In other words, an individual doesn’t even have to pose a threat to be picked up, detained and interrogated by the military. Individuals can merely be determined to be of “potential intelligence value” or come under the vague mandate of “such other matters as the President considers appropriate.” After the arrest, “The High-Value Detainee Interrogation Team must make a preliminary determination whether the detainee is an unprivileged enemy belligerent, within 48 hours of taking detainee into custody.” The final determination of whether or not the person is an “unprivileged enemy belligerent” is made by the Secretary of Defense and the Attorney General. And then, the so-called unprivileged enemy belligerent can be held indefinitely in military custody.

Liliana Segura, writing at Alternet, says  “This is a defining characteristic of a military dictatorship.
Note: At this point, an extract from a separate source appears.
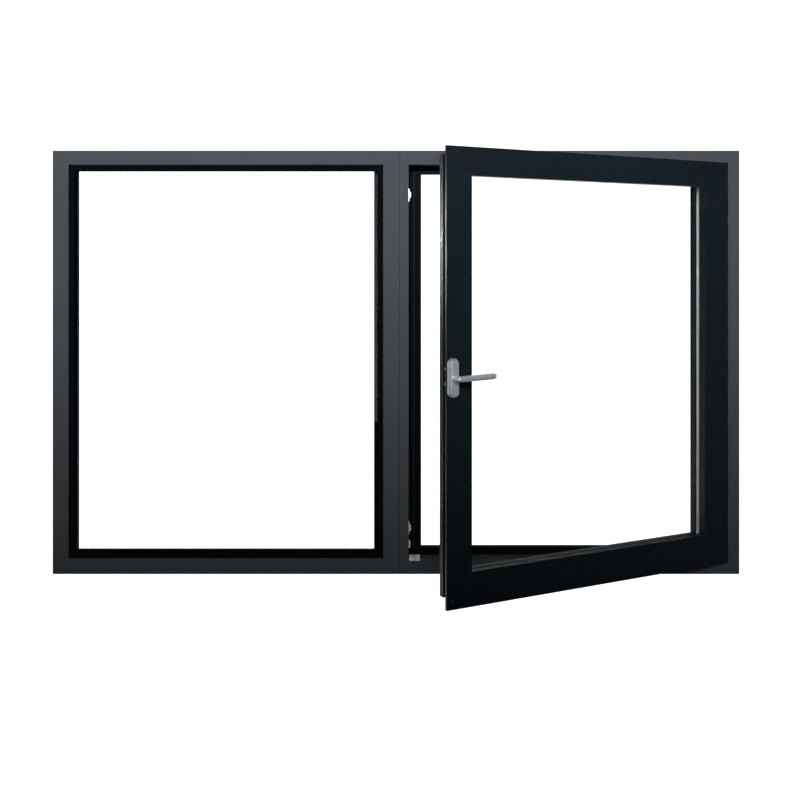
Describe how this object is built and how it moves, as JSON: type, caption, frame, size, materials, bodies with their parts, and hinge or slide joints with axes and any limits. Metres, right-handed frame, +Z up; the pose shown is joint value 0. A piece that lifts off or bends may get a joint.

Where’s the outrage?”

The ACLU has expressed its vigorous opposition to the legislation, labeling it nothing less than a “direct attack on the Constitution.” “Indefinite detention flies in the face of American values and violates this country’s commitment to the rule of law,” states Laura W. Murphy, Director of the ACLU Washington Legislative Office.

The frightening aspect of this bill, besides the fact that it shreds the Constitution, is that it gives the president and the military the power to turn the “war on terror” against politically active American citizens who may express dissent against the policies of the government.